2001: 30 Wohungen in Bau (Oberlandstrasse), 30 Wohungen bewilligt (Brandstrasse)

 

Zu Frage 4: Die Frage nach dem Sinn der aufgezeigten Entwicklung muss aus verschiedenen Blickwinkeln beleuchtet werden. Zunächst ist festzuhalten, dass es sich beim Stichtag (1. Juni) nicht um einen ordentlichen Kündigungstermin handelt und dass demzufolge der Wohnungsbestand, welcher an ordentlichen Kündigungsterminen den Mieter/die Mieterin wechselt, nicht erfasst wird. Die Würdigung der Entwicklung des jeweils per 1. Juni erhobenen Leerwohnungsbestandes hängt zudem mit der Frage zusammen, welcher Leerwohnungsbestand in der Stadt Uster noch tragbar ist, damit der Wohnungsmarkt tatsächlich noch spielt. Auf der einen Seite nämlich muss die Stadt Uster in Anbetracht des sehr tiefen durchschnittlichen Steuerertrages pro Kopf ein Interesse daran haben, dass Wohnungen – sei es Eigentums- oder Mietwohnungen – des mittleren und oberen Segmentes erstellt und sofort vermietet bzw. verkauft werden. Diese Entwicklung würde eher Gewähr dafür bieten, dass zumindest mittelfristig von einem Anstieg des durchschnittlichen Steuerertrages pro Kopf ausgegangen werden darf.
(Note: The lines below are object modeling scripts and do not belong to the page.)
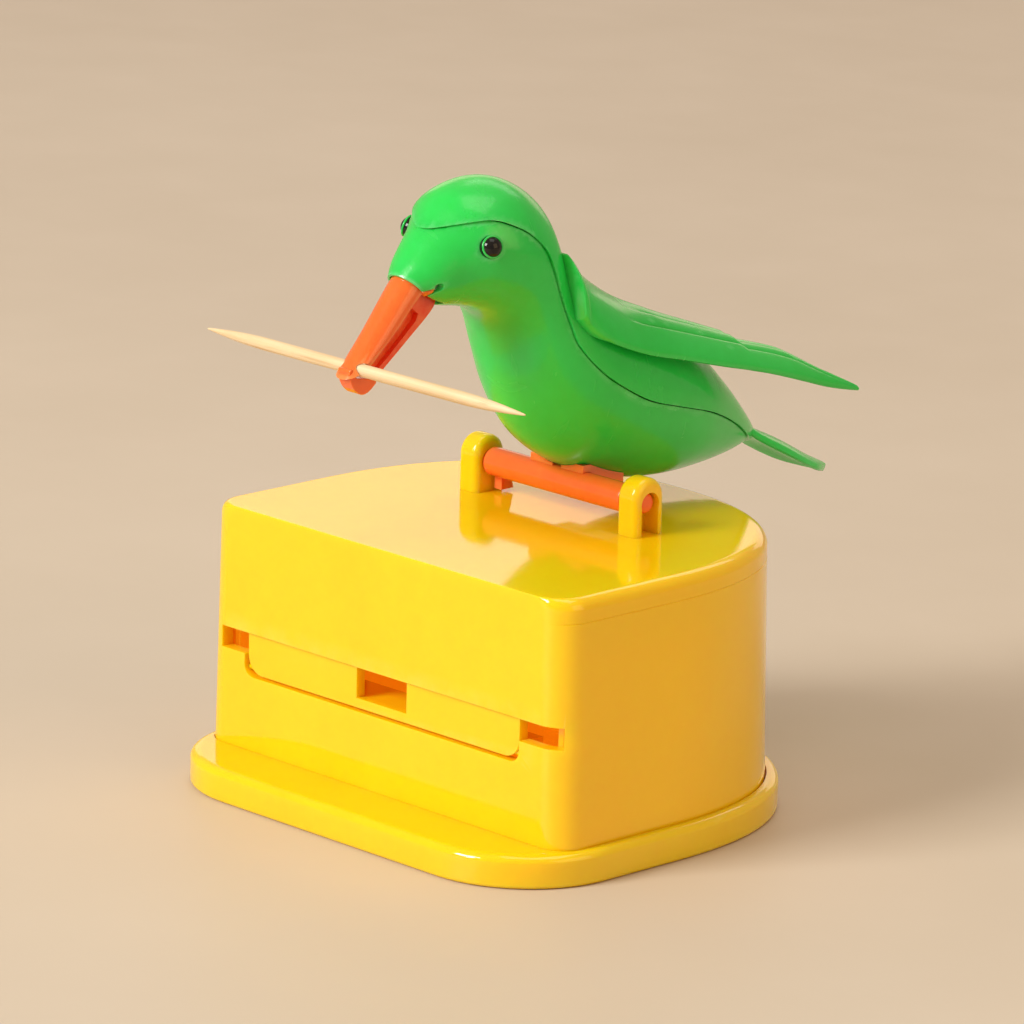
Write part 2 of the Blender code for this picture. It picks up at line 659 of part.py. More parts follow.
def tail_plate():
    """The tail: a thin leaf that droops towards its edges."""
    rings = []
    for y, z, half, droop in TAIL_STATIONS:
        face, back = [], []
        for i in range(7):
            t = i / 3 - 1
            point = Vector((half * t, y, z - droop * t * t))
            face.append(point + TAIL_LIFT)
            back.append(point - TAIL_LIFT)
        rings.append(face + back[::-1])
    return loft(rings)


def make_bird():
    inside = piece("body_inside", body_loft(-SHELL, skip=1), BIRD)
    above = piece("above_seam", seam_region(GAP / 2), BIRD)
    above_body = piece("above_body", seam_region(-GAP / 2), BIRD)
    beak_room = piece("beak_room", beak_loft(GAP, stretch=4.5), BIRD)
    body = piece("bird_body", body_loft(0), BIRD, GREEN)
    cut(body, inside, above_body, beak_room, SHAFT_CLEAR)
    cap = piece("bird_cap", body_loft(0), BIRD, GREEN)
    cut(cap, inside)
    combine(cap, above, "INTERSECT")
    join(cap, piece("tail", tail_plate(), BIRD))
    for name, side in (("left", -1), ("right", 1)):
        cut(cap, make_wing(name, side))
        eye = (side * EYE_AT.x, EYE_AT.y, EYE_AT.z)
        cut(body, piece("eye_socket_" + name, ball(eye, EYE_RADIUS + GAP), BIRD))
        piece("eye_" + name, ball(eye, EYE_RADIUS), BIRD, BLACK)
        hole_middle = BEAK_PIN + Vector((side * 4, 0, 0))
        hole = rod(hole_middle, BEAK_PIN_RADIUS + GAP, 6, "X", segments=12)
        cut(body, piece("pin_hole_" + name, hole, BIRD))
    pocket = block(BEAK_PIN - Vector((4.7, 1.7, 1.75)), BEAK_PIN + Vector((-2.6, 1.9, 1.8)))
    cut(body, piece("spring_pocket", pocket, BIRD))
    piece("tail_weight", rod(WEIGHT_AT, WEIGHT_RADIUS, WEIGHT_LENGTH, "Y"), BIRD, STEEL)


def make_beak_spring():
    """A torsion coil round the beak pin, inside the head."""
    curve = bpy.data.curves.new("beak_spring", "CURVE")
    curve.dimensions = "3D"
    curve.bevel_depth = SPRING_WIRE * MM
    curve.bevel_resolution = 2
    curve.use_fill_caps = True
    route = []
    for i in range(SPRING_TURNS * SPRING_STEPS + 1):
        turn = 2 * math.pi * i / SPRING_STEPS
        along = SPRING_START + SPRING_PITCH * i / SPRING_STEPS
        coil = Vector((0, math.cos(turn), math.sin(turn))) * SPRING_COIL
        route.append(Vector((along, BEAK_PIN.y, BEAK_PIN.z)) + coil)
    spline = curve.splines.new("POLY")
    spline.points.add(len(route) - 1)
    datum = Vector(BIRD["datum"])
    for point, at in zip(spline.points, route):
        point.co = (*((at - datum) * MM), 1)
    curve.materials.append(STEEL)
    spring = bpy.data.objects.new("beak_spring", curve)
    spring.parent = BIRD
    PARTS.objects.link(spring)


def make_toothpick():
    """A round toothpick, pointed at both ends, turned about X."""
    half = PICK_LENGTH / 2
    shoulder = half - PICK_POINT
    stations = [(-half, PICK_TIP), (-shoulder, PICK_RADIUS), (shoulder, PICK_RADIUS), (half, PICK_TIP)]
    rings = []
    for x, radius in stations:
        ring = []
        for i in range(16):
            turn = 2 * math.pi * i / 16
            ring.append(PICK + Vector((x, radius * math.cos(turn), radius * math.sin(turn))))
        rings.append(ring)
    piece("held_toothpick", loft(rings), TOOTHPICK, WOOD)


make_base_tray()
make_housing()
make_gate()
make_hopper()
for number, place in enumerate(SCREW_PLACES, 1):
    make_base_screw(number, *place)
make_perch()
make_bird()
make_beak()
make_beak_spring()
make_toothpick()
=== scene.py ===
"""Looks of the bird toothpick dispenser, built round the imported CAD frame.

Sizes are in millimetres on the box's own datum: X across the front, Y back from the front face at its
foot, Z up from the table. at() turns them into metres in the frame.
"""

import json
import math

import bmesh
import bpy
from mathutils import Matrix, Vector, noise

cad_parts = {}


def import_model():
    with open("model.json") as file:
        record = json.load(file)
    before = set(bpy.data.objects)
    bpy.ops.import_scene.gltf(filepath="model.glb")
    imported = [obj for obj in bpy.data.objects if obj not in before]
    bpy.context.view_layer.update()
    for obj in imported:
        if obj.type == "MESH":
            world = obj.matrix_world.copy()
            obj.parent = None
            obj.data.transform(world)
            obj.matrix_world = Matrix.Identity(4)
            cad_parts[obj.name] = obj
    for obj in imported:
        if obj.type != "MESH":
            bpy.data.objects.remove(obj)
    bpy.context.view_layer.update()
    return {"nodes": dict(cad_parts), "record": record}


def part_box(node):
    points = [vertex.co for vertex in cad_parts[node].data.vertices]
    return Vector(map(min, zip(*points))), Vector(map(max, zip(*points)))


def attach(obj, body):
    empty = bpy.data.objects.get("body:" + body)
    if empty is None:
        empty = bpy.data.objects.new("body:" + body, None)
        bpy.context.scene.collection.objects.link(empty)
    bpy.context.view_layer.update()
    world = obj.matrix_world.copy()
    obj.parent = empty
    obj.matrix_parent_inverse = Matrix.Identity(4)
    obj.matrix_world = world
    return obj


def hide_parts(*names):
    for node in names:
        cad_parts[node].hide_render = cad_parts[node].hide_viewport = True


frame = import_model()

MM = 0.001
FLANGE_FRONT = 9.8
CENTRE_Y = -FLANGE_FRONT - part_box("base_tray")[0][1] / MM      # the frame's origin on the box's datum


def at(point):
    return Vector((point[0], point[1] - CENTRE_Y, point[2])) * MM


# ---------------------------------------------------------------- materials


class Nodes:
    """Short names for building one material's node tree."""

    def __init__(self, name):
        self.material = bpy.data.materials.new(name)
        self.material.use_nodes = True
        self.tree = self.material.node_tree
        self.shader = self.tree.nodes["Principled BSDF"]
        self.place = self.add("ShaderNodeTexCoord").outputs["Object"]

    def add(self, kind, **settings):
        node = self.tree.nodes.new(kind)
        for key, value in settings.items():
            setattr(node, key, value)
        return node

    def link(self, start, end):
        self.tree.links.new(start, end)

    def mapped(self, scale, turn=(0, 0, 0)):
        node = self.add("ShaderNodeMapping")
        node.inputs["Scale"].default_value = scale
        node.inputs["Rotation"].default_value = turn
        self.link(self.place, node.inputs["Vector"])
        return node.outputs["Vector"]

    def noise(self, scale, detail=3.0, rough=0.5, where=None, distortion=0.0):
        node = self.add("ShaderNodeTexNoise")
        node.inputs["Scale"].default_value = scale
        node.inputs["Detail"].default_value = detail
        node.inputs["Roughness"].default_value = rough
        node.inputs["Distortion"].default_value = distortion
        self.link(where or self.place, node.inputs["Vector"])
        return node.outputs["Fac"]

    def ramp(self, value, low, high, to_low=0.0, to_high=1.0):
        node = self.add("ShaderNodeMapRange", clamp=True)
        self.link(value, node.inputs["Value"])
        for key, number in (("From Min", low), ("From Max", high), ("To Min", to_low), ("To Max", to_high)):
            node.inputs[key].default_value = number
        return node.outputs["Result"]

    def math(self, operation, a, b):
        node = self.add("ShaderNodeMath", operation=operation)
        for socket, value in zip(node.inputs, (a, b)):
            if isinstance(value, (int, float)):
                socket.default_value = value
            else:
                self.link(value, socket)
        return node.outputs["Value"]

    def mix(self, share, a, b):
        node = self.add("ShaderNodeMix", data_type="RGBA")
        self.link(share, node.inputs["Factor"])
        for socket, value in ((node.inputs[6], a), (node.inputs[7], b)):
            if isinstance(value, tuple):
                socket.default_value = (*value, 1.0)
            else:
                self.link(value, socket)
        return node.outputs[2]

    def bump(self, height, strength, distance, below=None):
        node = self.add("ShaderNodeBump")
        node.inputs["Strength"].default_value = strength
        node.inputs["Distance"].default_value = distance
        self.link(height, node.inputs["Height"])
        if below:
            self.link(below, node.inputs["Normal"])
        return node.outputs["Normal"]

    def set(self, **values):
        for key, value in values.items():
            self.shader.inputs[key.replace("_", " ")].default_value = value


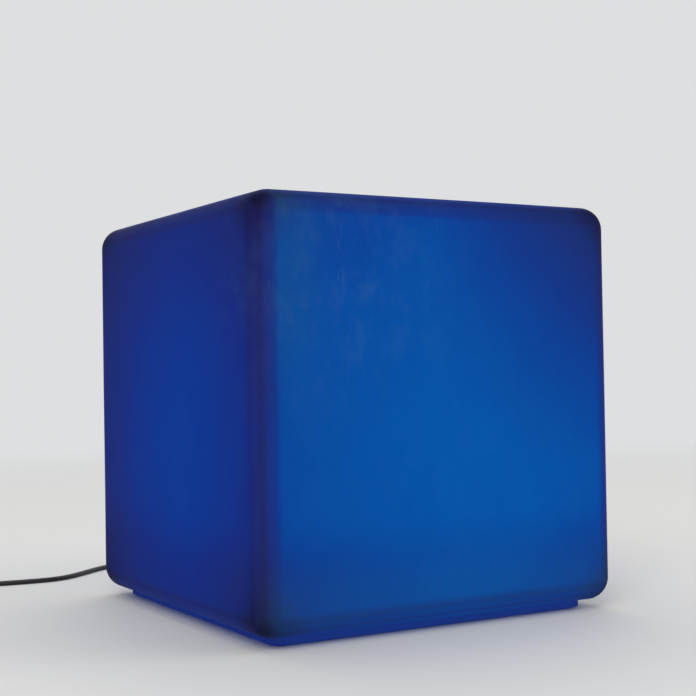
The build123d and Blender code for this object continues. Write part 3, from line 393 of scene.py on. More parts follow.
def show_in_place(piece, material, body, slot_name, *stands_for):
    """Gives a new piece its material and its body, and hides the CAD pieces that it stands for. Its slot name
    is not used.
    """
    piece.data.materials.clear()
    piece.data.materials.append(material)
    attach(piece, body)
    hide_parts(*stands_for)


above = TIE_CORNER_R + 1.1 * TIE_T
strap_line = [Vector((left + 1.2 * TIE_CORNER_R, 0, top))]
strap_line += corner_arc(right - TIE_CORNER_R, top - TIE_CORNER_R, TIE_CORNER_R, 90)
strap_line += corner_arc(right - TIE_CORNER_R, bottom + TIE_CORNER_R, TIE_CORNER_R, 0)
strap_line += corner_arc(left + TIE_CORNER_R, bottom + TIE_CORNER_R, TIE_CORNER_R, -90)
strap_line += corner_arc(left + TIE_CORNER_R, top - TIE_CORNER_R, above, 180)
strap_line.append(strap_line[-1] + Vector((0.6 * TIE_OVERLAP, 0, 0)))
strap_line.append(strap_line[-1] + Vector((0.4 * TIE_OVERLAP, 0, TIE_LIFT)))
widths = [1.0] * len(strap_line)
for step, share in ROUNDED_END:
    strap_line.append(strap_line[-1] + Vector((step, 0, 0.1 * step)))
    widths.append(share)

bpy.ops.object.select_all(action="DESELECT")
bpy.ops.mesh.primitive_plane_add(size=TIE_W, location=(0, 0, 0))
strap = bpy.context.object
strap.name = "cord_tie_strap"
bpy.ops.object.mode_set(mode="EDIT")
bpy.ops.mesh.select_mode(type="VERT")
bpy.ops.mesh.select_all(action="DESELECT")
mesh = bmesh.from_edit_mesh(strap.data)
for vertex in mesh.verts:
    vertex.select = vertex.co.x < 0
mesh.select_flush_mode()
bpy.ops.mesh.delete(type="VERT")
bpy.ops.mesh.select_all(action="SELECT")
tie_y = (tie_low.y + tie_high.y) / 2
bpy.ops.transform.translate(value=strap_line[0] + Vector((-TIE_W / 2, tie_y, 0)))
narrowed = 1.0
for before, after, width in zip(strap_line, strap_line[1:], widths[1:]):
    bpy.ops.mesh.extrude_region_move(TRANSFORM_OT_translate={"value": after - before})
    if width != narrowed:
        pivot = after + Vector((0, tie_y, 0))
        bpy.ops.transform.resize(value=(1, width / narrowed, 1), center_override=pivot)
        narrowed = width
bpy.ops.object.mode_set(mode="OBJECT")
thick = strap.modifiers.new("thickness", "SOLIDIFY")
thick.thickness = TIE_T
thick.offset = 0.0
soft = strap.modifiers.new("soft", "BEVEL")
soft.width = TIE_EDGE_R
soft.segments = 2
soft.angle_limit = math.radians(50)
select_only(strap)
for change in ("thickness", "soft"):
    bpy.ops.object.modifier_apply(modifier=change)
tidy_skin(strap)

tape, tree, shader = new_material("hook_and_loop_tape", roughness=0.9, specular=0.2)
place, _ = on_surface(tree)
x, y, z = xyz(tree, place)
across = sums(tree, "ABSOLUTE", minus(tree, y, tie_y))
selvedge = sums(tree, "GREATER_THAN", across, 0.42 * TIE_W)
ribs = sums(tree, "SINE", times(tree, y, RIB_PITCH))
picks = sums(tree, "SINE", times(tree, sums(tree, "ADD", x, z), PICK_PITCH))
weave = sums(tree, "ABSOLUTE", times(tree, ribs, picks))
loops = mottle(tree, place, 2600.0, detail=3.0)
fuzz = sums(tree, "ADD", times(tree, selvedge, weave), loops)
shade = blended(tree, eased(tree, fuzz, 0.2, 1.2), colour(12, 12, 13), colour(52, 52, 56))
lint = eased(tree, mottle(tree, place, 900.0, detail=4.0), 0.62, 0.72, 0.0, 0.4)
feed(tree, blended(tree, lint, shade, colour(120, 118, 114)), shader.inputs["Base Color"])
bump(tree, shader, fuzz, 0.9, 0.0003)
show_in_place(strap, tape, "cube", "tie_black", "cord_tie")


# ---------------------------------------------------------------- floor, lamps and surroundings
# A plain pale floor under plain soft light. Far from the object it runs into the equally pale
# surroundings, and it is seen through from below, so that the underside can be looked at.
FLOOR_SIZE = 120.0
FLOOR_COLOUR = colour(214, 214, 212)
BACKGROUND = colour(222, 223, 224)
FADE_NEAR = 0.9
FADE_FAR = 3.2
SOFT_LIGHT = 0.66
LAMPS = {  # place, side in metres and power in watts
    "key_lamp": ((-2.3, -2.6, 2.6), 2.0, 60.0),
    "fill_lamp": ((2.9, -1.9, 1.7), 2.2, 30.0),
    "top_lamp": ((0.3, 1.2, 3.0), 2.4, 26.0),
}
LIT_AT = Vector((0.0, 0.0, 0.2))


def mixed_shaders(tree, share, first, second):
    """Two shaders mixed."""
    node = add_node(tree, "ShaderNodeMixShader")
    feed(tree, share, node.inputs["Fac"])
    feed(tree, first, node.inputs[1])
    feed(tree, second, node.inputs[2])
    return node.outputs["Shader"]


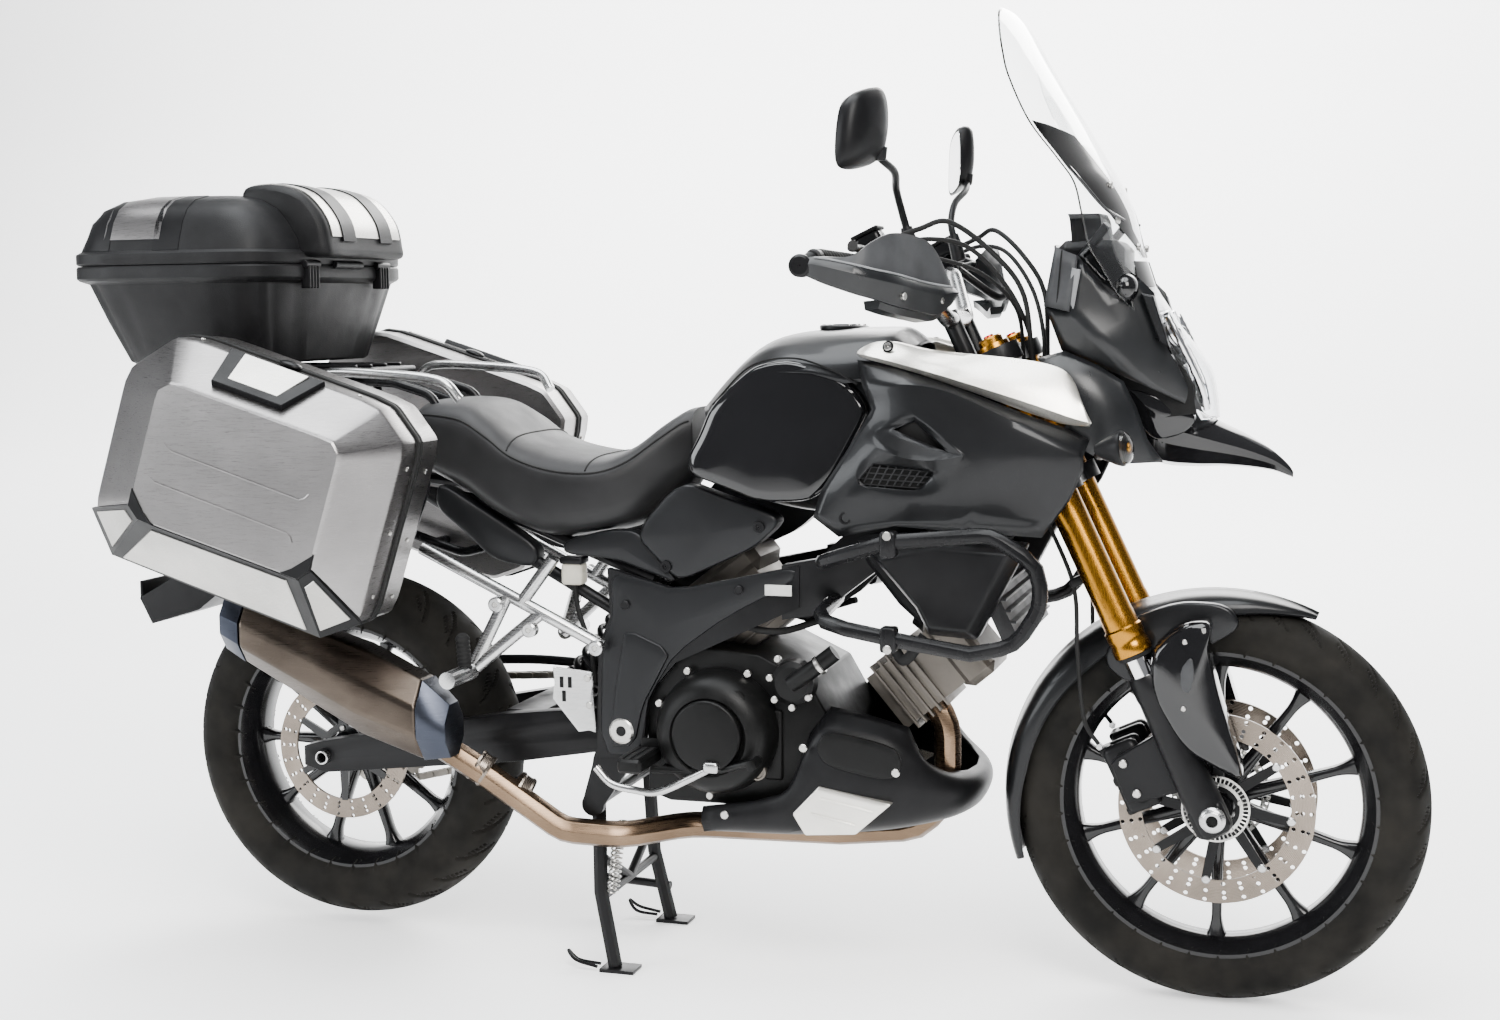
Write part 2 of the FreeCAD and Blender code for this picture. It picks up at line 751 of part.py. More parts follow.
def make_tyre(end, place):
    body = new_body(f"{end}_tyre", place)
    sketch = new_sketch(body, f"{end}TyreSection", "YZ_Plane")
    seat = f"{end}_tyre_width * 0.36"
    half = f"{end}_tyre_width * 0.5"
    bulge = f"{end}_tyre_width * 0.475"
    bead = f"{end}_bead_radius"
    lip = f"{end}_bead_radius + rim_flange_height + overrun"
    shoulder = f"{end}_tyre_radius - {end}_tyre_width * 0.3"
    side = f"{end}_bead_radius * 0.42 + {end}_tyre_radius * 0.58 - {end}_tyre_width * 0.12"
    draw_section(sketch, [
        (f"0 - {seat}", bead),
        (f"0 - {seat}", lip, f"0 - {bulge}", side),
        (f"0 - {half}", shoulder, "0", f"{end}_tyre_radius"),
        (half, shoulder, bulge, side),
        (seat, lip),
        (seat, bead),
    ])
    turn(body, sketch)


def make_rim(end, place):
    """A cast wheel: a barrel and a hub turned round the axle, joined by slim spokes that flare at the
    barrel."""
    body = new_body(f"{end}_rim", place)
    ring = new_sketch(body, f"{end}Barrel", "YZ_Plane")
    seat = f"{end}_tyre_width * 0.36 + fit_gap"
    edge = f"{end}_tyre_width * 0.36 + fit_gap + rim_flange_width"
    bead = f"{end}_bead_radius - fit_gap"
    lip = f"{end}_bead_radius + rim_flange_height"
    well = f"{end}_bead_radius - rim_wall"
    draw_section(ring, [
        (f"0 - {end}_tyre_width * 0.36 - fit_gap - rim_flange_width", lip),
        (f"0 - {end}_tyre_width * 0.36 - fit_gap", lip),
        (f"0 - {end}_tyre_width * 0.36 - fit_gap", bead),
        (seat, bead),
        (seat, lip),
        (edge, lip),
        (edge, f"{end}_bead_radius - rim_wall * 0.4"),
        (f"{end}_tyre_width * 0.2", well),
        (f"0 - {end}_tyre_width * 0.2", well),
        (f"0 - {end}_tyre_width * 0.36 - fit_gap - rim_flange_width", f"{end}_bead_radius - rim_wall * 0.4"),
    ])
    turn(body, ring)
    spoke = new_sketch(body, f"{end}Spoke", "XZ_Plane")
    root = "hub_radius - rim_wall * 0.5"
    waist = f"{end}_bead_radius * 0.62"
    foot = f"{end}_bead_radius - rim_wall * 0.5"
    draw_outline(spoke, [
        ("0 - spoke_root_width * 0.5", root),
        ("spoke_root_width * 0.5", root),
        ("spoke_waist_width * 0.5", waist),
        ("spoke_foot_width * 0.5", foot),
        ("0 - spoke_foot_width * 0.5", foot),
        ("0 - spoke_waist_width * 0.5", waist),
    ])
    arm = pad(body, spoke, "spoke_depth", midplane=True)
    hub = new_sketch(body, f"{end}Hub", "YZ_Plane")
    bore = "axle_radius + running_gap"
    reach = f"{end}_hub_length * 0.5"
    flank = f"{end}_hub_length * 0.28"
    draw_section(hub, [
        (f"0 - {reach}", bore),
        (f"0 - {reach}", "hub_radius * 0.82"),
        (f"0 - {flank}", "hub_radius"),
        (flank, "hub_radius"),
        (reach, "hub_radius * 0.82"),
        (reach, bore),
    ])
    turn(body, hub)
    repeat_round(body, [arm], "Y_Axis", "spoke_count")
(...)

Auf der anderen Seite ist aber auch darauf zu achten, dass genügend Sozialwohnungen verfügbar sind, um bei der teils kurzfristigen Unterbringung sozial Bedürftiger genügend Handlungsspielraum zu haben und um hierfür nicht (zu) teure Wohnungen mieten zu müssen. Ob der in Uster bestehende Leerwohnungsbestand sinnvoll ist, kann somit nicht schlüssig beurteilt werden. Zieht man eine von der Liegenschaftenverwaltung des Hauseigentümerverbandes (HEV) Zürich erstellte Erhebung über die zwischen Januar und September 2002 erfolgten Kündigungen in Wohnungen des Verwaltungsbestandes des HEV bei, wonach 92 % dieser Kündigungen von Seiten der Mieterschaft ausgesprochen wurden, so gelangt man doch eher zum Schluss, dass der momentane Leerwohnungsbestand nach wie vor vertretbar ist. Der Stadtrat erhofft sich zudem aus der Volkszählung aussagekräftigere Zahlen insbesondere betreffend Grösse und Qualität der in Uster vorhandenen Wohnungen.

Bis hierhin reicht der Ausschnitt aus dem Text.